- **Exercise instructions**
Write out the records below once more, exactly as they stand.

· · · · ·

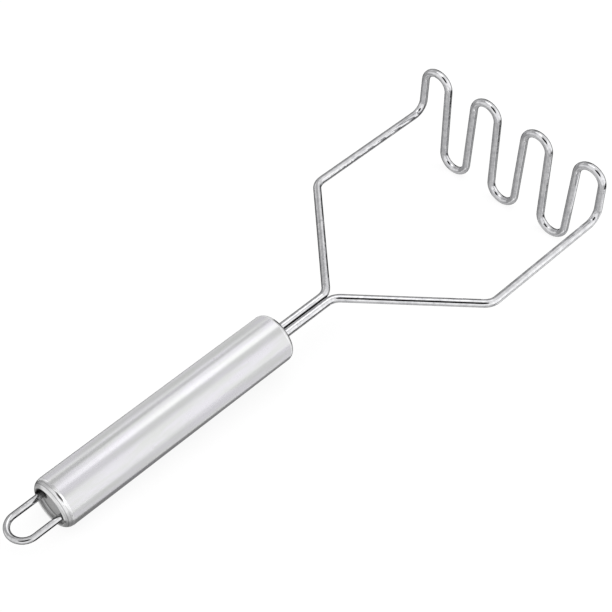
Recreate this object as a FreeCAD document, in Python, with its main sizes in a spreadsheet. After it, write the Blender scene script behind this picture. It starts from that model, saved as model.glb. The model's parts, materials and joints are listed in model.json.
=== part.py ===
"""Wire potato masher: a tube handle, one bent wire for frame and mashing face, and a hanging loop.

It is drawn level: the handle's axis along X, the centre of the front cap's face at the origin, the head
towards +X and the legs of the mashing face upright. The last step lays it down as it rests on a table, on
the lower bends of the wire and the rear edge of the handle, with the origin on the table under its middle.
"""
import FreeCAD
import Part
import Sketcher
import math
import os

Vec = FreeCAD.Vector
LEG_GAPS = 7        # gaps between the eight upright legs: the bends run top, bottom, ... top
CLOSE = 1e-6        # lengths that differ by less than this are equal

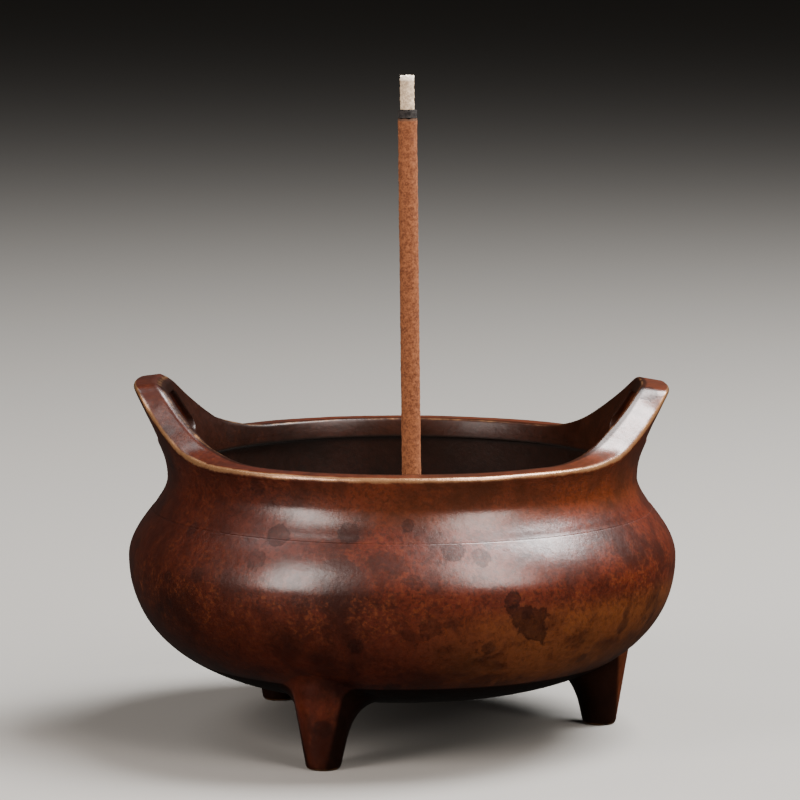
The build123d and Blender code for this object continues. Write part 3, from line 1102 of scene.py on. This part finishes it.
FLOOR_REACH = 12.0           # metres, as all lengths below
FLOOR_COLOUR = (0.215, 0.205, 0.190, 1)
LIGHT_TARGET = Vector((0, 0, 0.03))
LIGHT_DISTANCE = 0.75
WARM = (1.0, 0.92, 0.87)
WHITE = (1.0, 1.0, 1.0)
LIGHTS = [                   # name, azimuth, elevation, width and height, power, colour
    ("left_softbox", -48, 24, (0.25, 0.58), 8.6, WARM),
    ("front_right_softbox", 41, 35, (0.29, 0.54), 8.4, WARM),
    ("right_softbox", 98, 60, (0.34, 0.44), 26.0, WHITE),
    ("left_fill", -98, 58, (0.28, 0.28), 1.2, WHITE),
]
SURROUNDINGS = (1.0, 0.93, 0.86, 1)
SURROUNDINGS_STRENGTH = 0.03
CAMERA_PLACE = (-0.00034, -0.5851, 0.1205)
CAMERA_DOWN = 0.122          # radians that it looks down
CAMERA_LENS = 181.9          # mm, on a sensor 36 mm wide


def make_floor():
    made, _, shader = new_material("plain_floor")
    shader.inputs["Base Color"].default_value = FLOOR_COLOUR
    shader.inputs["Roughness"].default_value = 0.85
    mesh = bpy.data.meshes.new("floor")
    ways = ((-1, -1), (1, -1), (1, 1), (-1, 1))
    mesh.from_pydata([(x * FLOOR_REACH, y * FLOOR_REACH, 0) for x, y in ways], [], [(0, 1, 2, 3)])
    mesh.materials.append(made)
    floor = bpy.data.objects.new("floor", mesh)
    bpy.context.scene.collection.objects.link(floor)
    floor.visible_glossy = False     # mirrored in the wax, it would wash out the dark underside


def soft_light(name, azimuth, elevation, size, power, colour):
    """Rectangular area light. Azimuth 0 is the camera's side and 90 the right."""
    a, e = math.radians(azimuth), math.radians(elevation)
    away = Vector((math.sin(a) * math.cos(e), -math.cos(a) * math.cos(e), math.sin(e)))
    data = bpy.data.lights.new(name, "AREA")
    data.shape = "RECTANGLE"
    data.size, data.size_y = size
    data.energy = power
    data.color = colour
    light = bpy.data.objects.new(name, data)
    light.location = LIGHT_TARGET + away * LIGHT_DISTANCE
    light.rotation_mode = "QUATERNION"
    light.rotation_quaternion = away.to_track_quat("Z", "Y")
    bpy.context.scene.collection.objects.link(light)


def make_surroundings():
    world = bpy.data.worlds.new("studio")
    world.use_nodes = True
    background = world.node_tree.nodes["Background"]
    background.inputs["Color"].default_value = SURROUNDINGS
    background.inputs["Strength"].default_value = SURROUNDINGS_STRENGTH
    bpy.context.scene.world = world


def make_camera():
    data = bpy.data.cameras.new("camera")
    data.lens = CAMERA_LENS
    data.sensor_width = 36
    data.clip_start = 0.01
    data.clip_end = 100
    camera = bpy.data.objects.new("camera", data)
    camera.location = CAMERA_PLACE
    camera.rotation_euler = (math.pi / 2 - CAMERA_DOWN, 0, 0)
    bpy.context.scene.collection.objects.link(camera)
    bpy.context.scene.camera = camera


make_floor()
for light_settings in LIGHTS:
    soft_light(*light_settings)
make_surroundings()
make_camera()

· · · · ·

- **Full output**
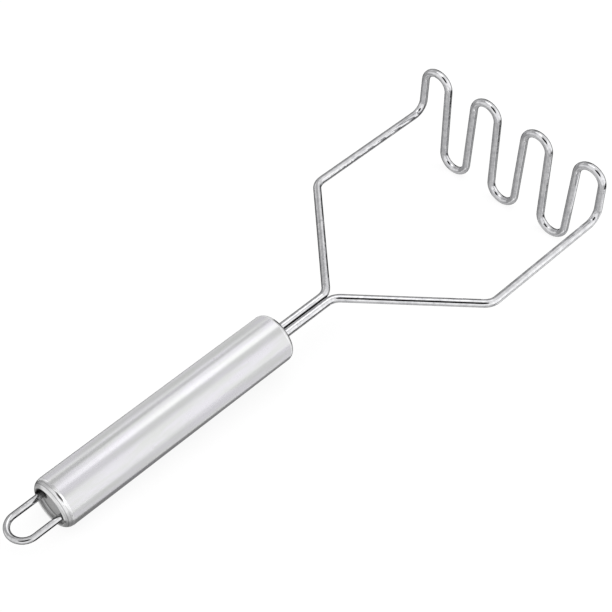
Recreate this object as a FreeCAD document, in Python, with its main sizes in a spreadsheet. After it, write the Blender scene script behind this picture. It starts from that model, saved as model.glb. The model's parts, materials and joints are listed in model.json.
=== part.py ===
"""Wire potato masher: a tube handle, one bent wire for frame and mashing face, and a hanging loop.

It is drawn level: the handle's axis along X, the centre of the front cap's face at the origin, the head
towards +X and the legs of the mashing face upright. The last step lays it down as it rests on a table, on
the lower bends of the wire and the rear edge of the handle, with the origin on the table under its middle.
"""
import FreeCAD
import Part
import Sketcher
import math
import os

Vec = FreeCAD.Vector
LEG_GAPS = 7        # gaps between the eight upright legs: the bends run top, bottom, ... top
CLOSE = 1e-6        # lengths that differ by less than this are equal

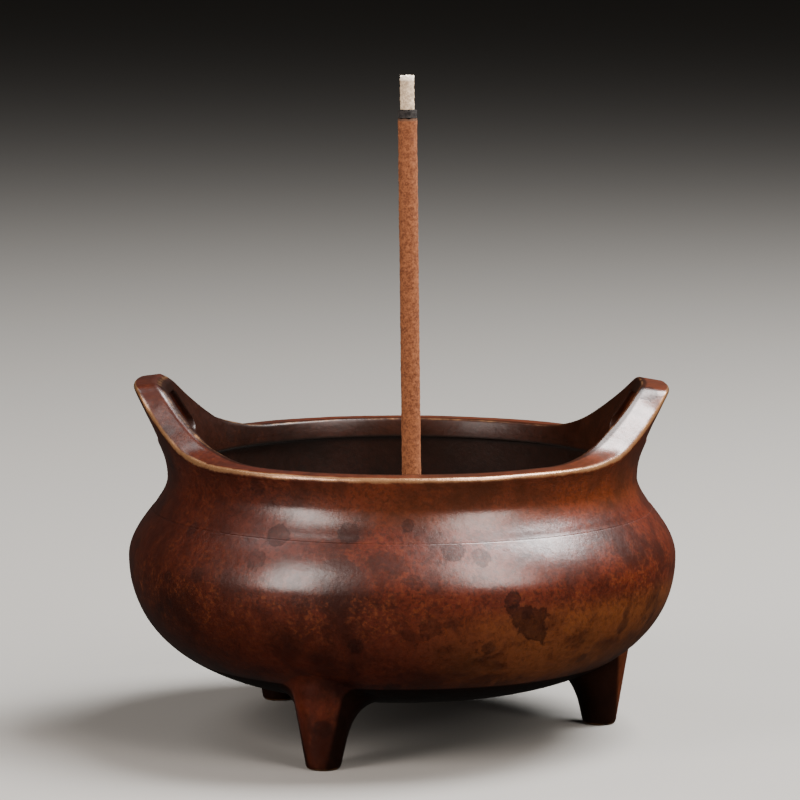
The build123d and Blender code for this object continues. Write part 3, from line 1102 of scene.py on. This part finishes it.
FLOOR_REACH = 12.0           # metres, as all lengths below
FLOOR_COLOUR = (0.215, 0.205, 0.190, 1)
LIGHT_TARGET = Vector((0, 0, 0.03))
LIGHT_DISTANCE = 0.75
WARM = (1.0, 0.92, 0.87)
WHITE = (1.0, 1.0, 1.0)
LIGHTS = [                   # name, azimuth, elevation, width and height, power, colour
    ("left_softbox", -48, 24, (0.25, 0.58), 8.6, WARM),
    ("front_right_softbox", 41, 35, (0.29, 0.54), 8.4, WARM),
    ("right_softbox", 98, 60, (0.34, 0.44), 26.0, WHITE),
    ("left_fill", -98, 58, (0.28, 0.28), 1.2, WHITE),
]
SURROUNDINGS = (1.0, 0.93, 0.86, 1)
SURROUNDINGS_STRENGTH = 0.03
CAMERA_PLACE = (-0.00034, -0.5851, 0.1205)
CAMERA_DOWN = 0.122          # radians that it looks down
CAMERA_LENS = 181.9          # mm, on a sensor 36 mm wide


def make_floor():
    made, _, shader = new_material("plain_floor")
    shader.inputs["Base Color"].default_value = FLOOR_COLOUR
    shader.inputs["Roughness"].default_value = 0.85
    mesh = bpy.data.meshes.new("floor")
    ways = ((-1, -1), (1, -1), (1, 1), (-1, 1))
    mesh.from_pydata([(x * FLOOR_REACH, y * FLOOR_REACH, 0) for x, y in ways], [], [(0, 1, 2, 3)])
    mesh.materials.append(made)
    floor = bpy.data.objects.new("floor", mesh)
    bpy.context.scene.collection.objects.link(floor)
    floor.visible_glossy = False     # mirrored in the wax, it would wash out the dark underside


def soft_light(name, azimuth, elevation, size, power, colour):
    """Rectangular area light. Azimuth 0 is the camera's side and 90 the right."""
    a, e = math.radians(azimuth), math.radians(elevation)
    away = Vector((math.sin(a) * math.cos(e), -math.cos(a) * math.cos(e), math.sin(e)))
    data = bpy.data.lights.new(name, "AREA")
    data.shape = "RECTANGLE"
    data.size, data.size_y = size
    data.energy = power
    data.color = colour
    light = bpy.data.objects.new(name, data)
    light.location = LIGHT_TARGET + away * LIGHT_DISTANCE
    light.rotation_mode = "QUATERNION"
    light.rotation_quaternion = away.to_track_quat("Z", "Y")
    bpy.context.scene.collection.objects.link(light)


def make_surroundings():
    world = bpy.data.worlds.new("studio")
    world.use_nodes = True
    background = world.node_tree.nodes["Background"]
    background.inputs["Color"].default_value = SURROUNDINGS
    background.inputs["Strength"].default_value = SURROUNDINGS_STRENGTH
    bpy.context.scene.world = world


def make_camera():
    data = bpy.data.cameras.new("camera")
    data.lens = CAMERA_LENS
    data.sensor_width = 36
    data.clip_start = 0.01
    data.clip_end = 100
    camera = bpy.data.objects.new("camera", data)
    camera.location = CAMERA_PLACE
    camera.rotation_euler = (math.pi / 2 - CAMERA_DOWN, 0, 0)
    bpy.context.scene.collection.objects.link(camera)
    bpy.context.scene.camera = camera


make_floor()
for light_settings in LIGHTS:
    soft_light(*light_settings)
make_surroundings()
make_camera()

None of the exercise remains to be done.